Nevertheless, he was also acutely aware of the car’s shortcomings. Firstly, the engine’s weight, a stout 440 lbs. Compare that to a contemporary Celica’s 330 lbs mill, swiftly followed by poorer fuel economy to the tune of 20-30% to that of a reciprocating equivalent. Even with instant torque, turbine lag made for kangaroo style progress at city driving speeds, hardly conducive to a Toyota’s normal easy going, slick image. The meatiest problem encountered however was that of torque and its affects upon the automatic transmission fitted to early prototypes, the turbine producing more turning effort than the converter could initially cope with. Shaft speeds were reduced and a softening of the gearbox’s characteristics slowly but surely began to yield results.
While overall, Car found in the GTV’s favour, turbine lag rather spoiled Kacher’s review of this competent and indulgent coupé, a matter readily acknowledged by Toyota’s Mister Turbine. Iwai informed his interrogator that it would take “ten to fifteen years” (from mid-1988) in order to see a viable production creation – the new millennium.
Replacing these turbines with a petrol engine led to a car born from those patient years of trial and error – the Prius, whose silky CVT gearbox would be honed in the GTV – and the only item from the 1987 prototype to make it to series production.
But does the gas turbine have any future now in an automotive application?
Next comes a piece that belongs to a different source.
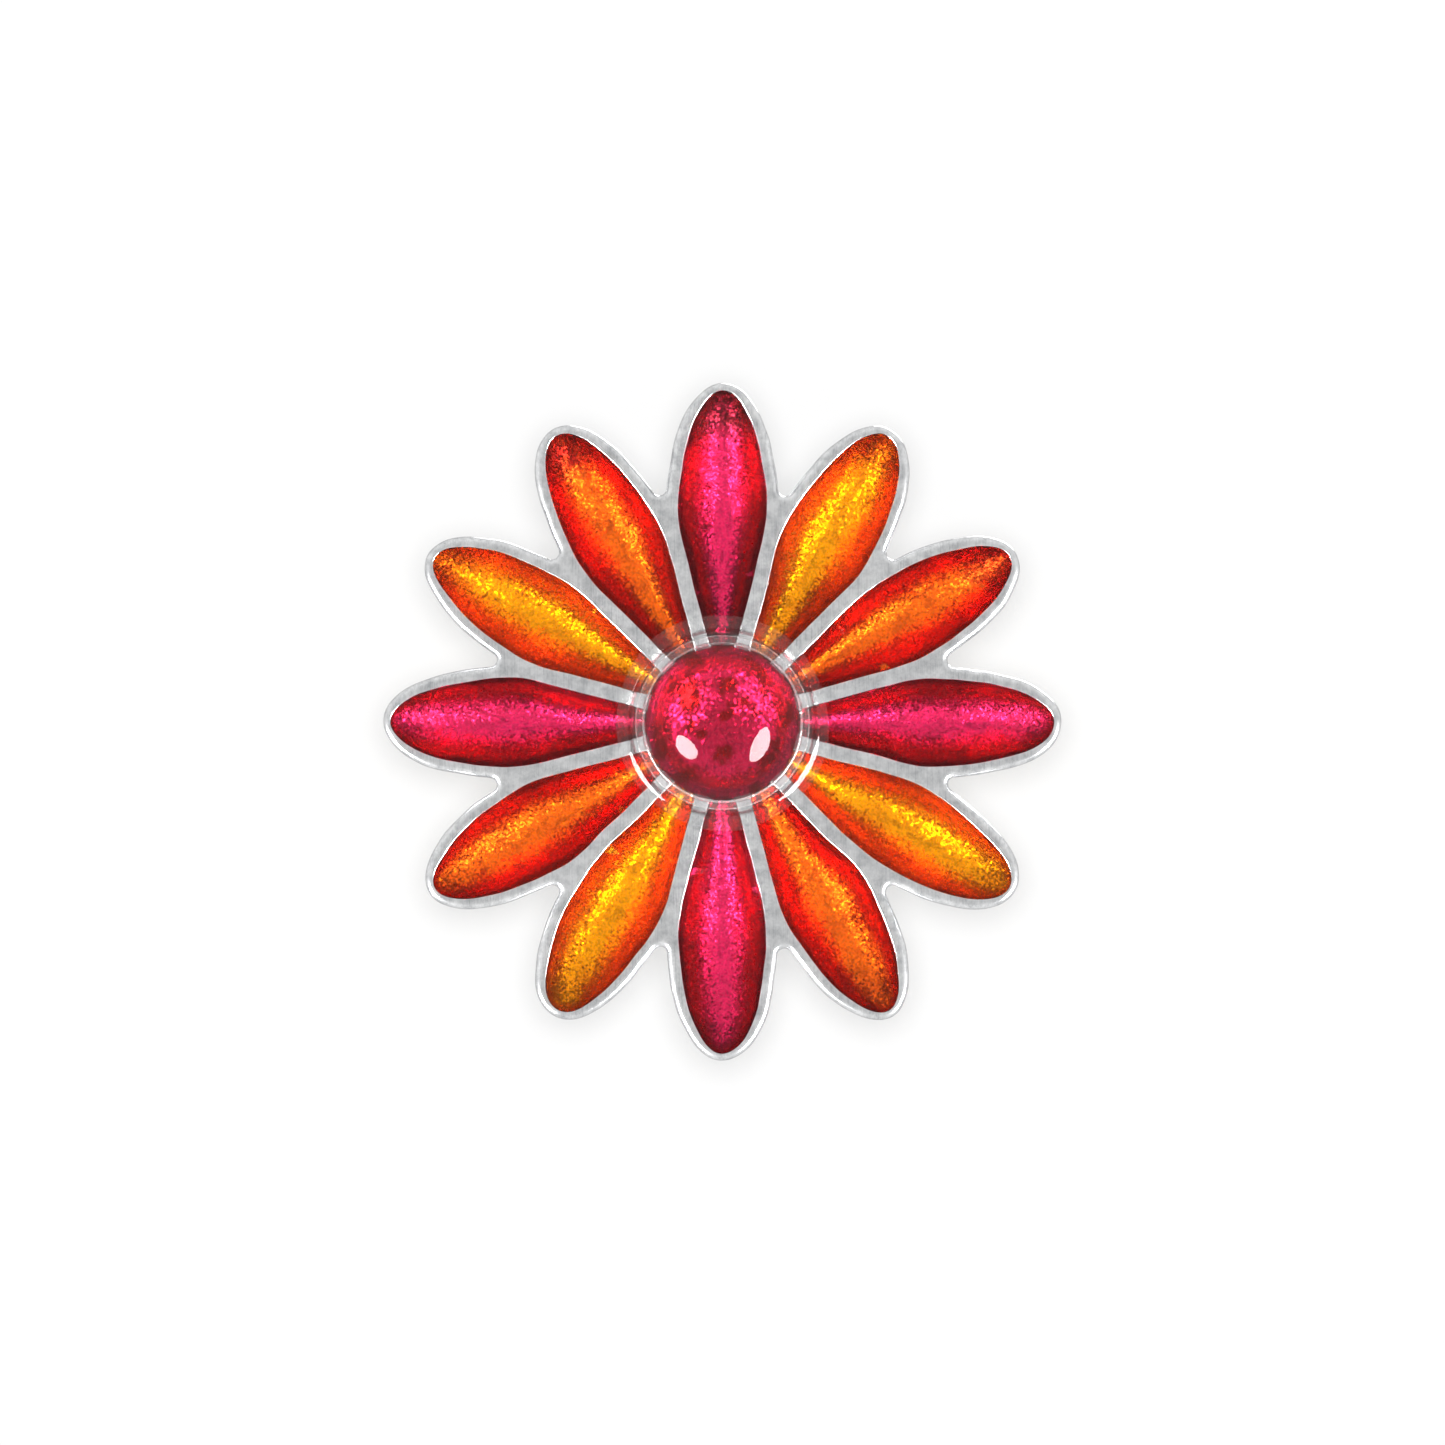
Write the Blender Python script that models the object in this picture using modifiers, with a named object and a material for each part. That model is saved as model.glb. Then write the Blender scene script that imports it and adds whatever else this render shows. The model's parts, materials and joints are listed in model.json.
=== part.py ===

While the amount of research, time and financial investment remain incontrovertible, there is no getting away from the fact that electric motors and batteries drive the current momentum. Perhaps in this battery EV free-for-all, Toyota have despaired of ever seeing the project take flight. But akin to Hollywood, the car industry loves a sequel, so never say never.
 The fuel (of whatever form chosen) which produced the power was converted into electrical energy by the generator. Fixed direct current (DC) entered the chopper or Electricity Control Unit, creating variable direct current to both boot mounted battery and wheels.
 At the close of that 22nd motor show, Toyota quietly tucked away the tiny turbine prototype until the 2009 motor show. Whether nostalgia brought it back into the public domain is unclear but the car had somehow grown an ugly and large bonnet scoop along with alloy wheels and a black roof. Your author could find no information regarding underbody changes.
 “Management have not questioned cost. When that happens, the final countdown has begun.”
 “Drive fast, the car is best at speed” – Iwai.
 Featured in the August 1988 issue of Car magazine.
 The original auto-box had originated in a Toyota Crown. A manual gearbox was tried very briefly but soon rejected.